Regular Expression Syntax (Perl Style)

Perl has long been considered one of the greatest parsing languages ever written, and it provides a comprehensive regular expression language that can be used to search and replace even the most complicated of string patterns. The developers of PHP felt that instead of reinventing the regular expression wheel, so to speak, they should make the famed Perl regular expression syntax available to PHP users, thus the Perl-style functions.

Perl-style regular expressions are similar to their POSIX counterparts. In fact, Perl’s regular expression syntax is a derivation of the POSIX implementation, resulting in considerable simi- larities between the two. You can use any of the quantifiers introduced in the previous POSIX section. The remainder of this section is devoted to a brief introduction of Perl regular expression syntax. Let’s start with a simple example of a Perl-based regular expression:

/food/

Notice that the string food is enclosed between two forward slashes. Just like with POSIX regular expressions, you can build a more complex string through the use of quantifiers:

/fo+/

This will match fo followed by one or more characters. Some potential matches include food, fool, and fo4. Here is another example of using a quantifier:

/fo{2,4}/

This matches f followed by two to four occurrences of o. Some potential matches include fool, fooool, and foosball.

Modifiers

Often, you’ll want to tweak the interpretation of a regular expression; for example, you may want to tell the regular expression to execute a case-insensitive search or to ignore comments embedded within its syntax. These tweaks are known as modifiers, and they go a long way toward helping you to write short and concise expressions. A few of the more interesting modifiers are outlined in Table 9-1.

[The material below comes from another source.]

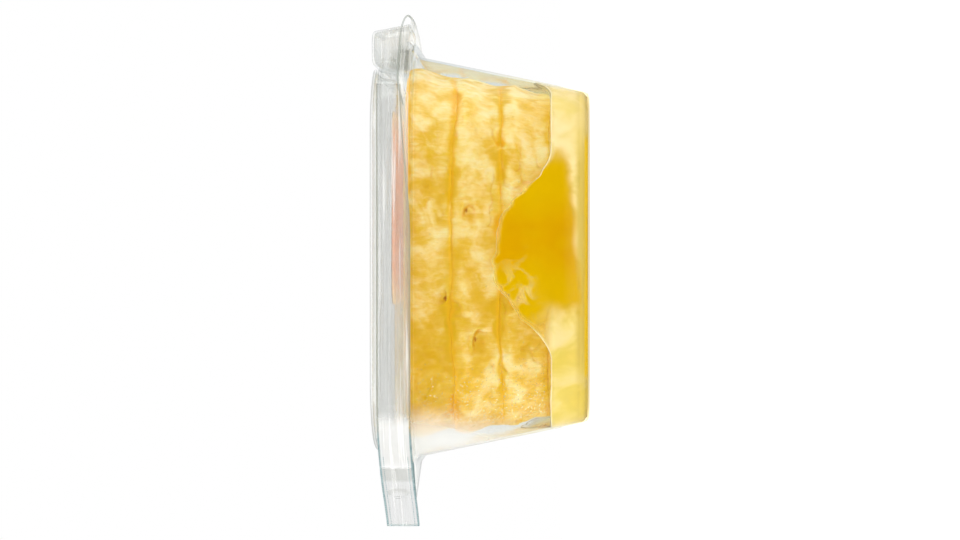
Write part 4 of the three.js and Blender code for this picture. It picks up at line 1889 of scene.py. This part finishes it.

These modifiers are placed directly after the regular expression; for example, /string/i.

Let’s consider a few examples:

• /wmd/i: Matches WMD, wMD, WMd, wmd, and any other case variation of the string wmd.

• /taxation/gi: Case insensitivity locates all occurrences of the word taxation. You might use the global modifier to tally up the total number of occurrences, or use it in conjunction with a replacement feature to replace all occurrences with some other string.

Metacharacters

Another useful thing you can do with Perl regular expressions is use various metacharacters to search for matches. A metacharacter is simply an alphabetical character preceded by a backslash that symbolizes special meaning. A list of useful metacharacters follows:

• \A: Matches only at the beginning of the string.

• \b: Matches a word boundary.

• \B: Matches anything but a word boundary.

Table 9-1. Six Sample Modifiers Modifier Description

i Perform a case-insensitive search.

g Find all occurrences (perform a global search).

m Treat a string as several (m for multiple) lines. By default, the ^ and $ characters match at the very start and very end of the string in question. Using the m modifier will allow for ^ and $ to match at the beginning of any line in a string.

s Treat a string as a single line, ignoring any newline characters found within;

this accomplishes just the opposite of the m modifier.

x Ignore whitespace and comments within the regular expression.

U Stop at the first match. Many quantifiers are “greedy”; they match the pattern as many times as possible rather than just stop at the first match. You can cause them to be “ungreedy” with this modifier.

• \d: Matches a digit character. This is the same as [0-9].

• \D: Matches a nondigit character.

• \s: Matches a whitespace character.

• \S: Matches a nonwhitespace character.

• []: Encloses a character class. A list of useful character classes was provided in the previous section.

• (): Encloses a character grouping or defines a back reference.

• $: Matches the end of a line.

• ^: Matches the beginning of a line.

• .: Matches any character except for the newline.

• \: Quotes the next metacharacter.

• \w: Matches any string containing solely underscore and alphanumeric characters.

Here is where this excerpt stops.